What you have to do. Begin with the first line of the listing and quote every line through the one containing "return quads[:, ::-1]"; give only those lines.

Supplied material.
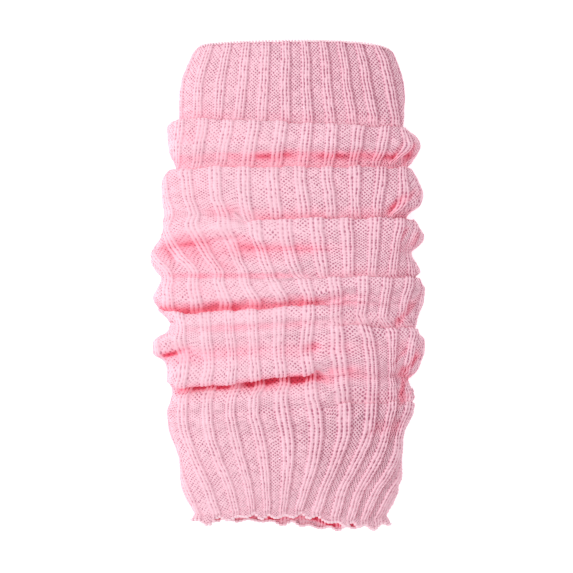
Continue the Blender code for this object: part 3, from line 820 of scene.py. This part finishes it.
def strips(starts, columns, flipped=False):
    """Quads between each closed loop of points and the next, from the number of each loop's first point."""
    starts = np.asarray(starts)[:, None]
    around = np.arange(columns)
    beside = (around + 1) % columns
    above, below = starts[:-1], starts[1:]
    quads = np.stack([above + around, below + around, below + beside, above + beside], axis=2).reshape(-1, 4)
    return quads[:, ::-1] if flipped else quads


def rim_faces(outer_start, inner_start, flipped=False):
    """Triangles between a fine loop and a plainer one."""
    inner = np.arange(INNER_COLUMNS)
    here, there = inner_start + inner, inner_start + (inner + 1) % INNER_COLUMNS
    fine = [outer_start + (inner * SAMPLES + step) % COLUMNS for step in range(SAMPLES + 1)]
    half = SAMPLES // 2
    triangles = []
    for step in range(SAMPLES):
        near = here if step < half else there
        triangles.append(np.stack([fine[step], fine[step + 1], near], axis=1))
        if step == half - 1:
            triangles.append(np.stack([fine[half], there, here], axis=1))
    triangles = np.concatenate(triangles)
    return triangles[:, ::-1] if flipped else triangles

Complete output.
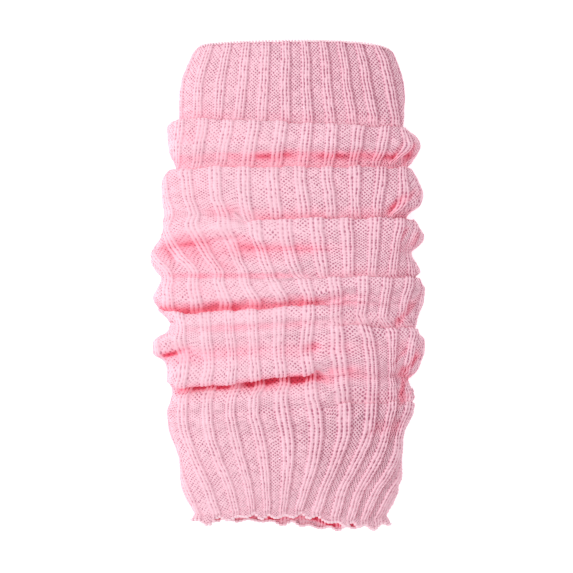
Continue the Blender code for this object: part 3, from line 820 of scene.py. This part finishes it.
def strips(starts, columns, flipped=False):
    """Quads between each closed loop of points and the next, from the number of each loop's first point."""
    starts = np.asarray(starts)[:, None]
    around = np.arange(columns)
    beside = (around + 1) % columns
    above, below = starts[:-1], starts[1:]
    quads = np.stack([above + around, below + around, below + beside, above + beside], axis=2).reshape(-1, 4)
    return quads[:, ::-1] if flipped else quads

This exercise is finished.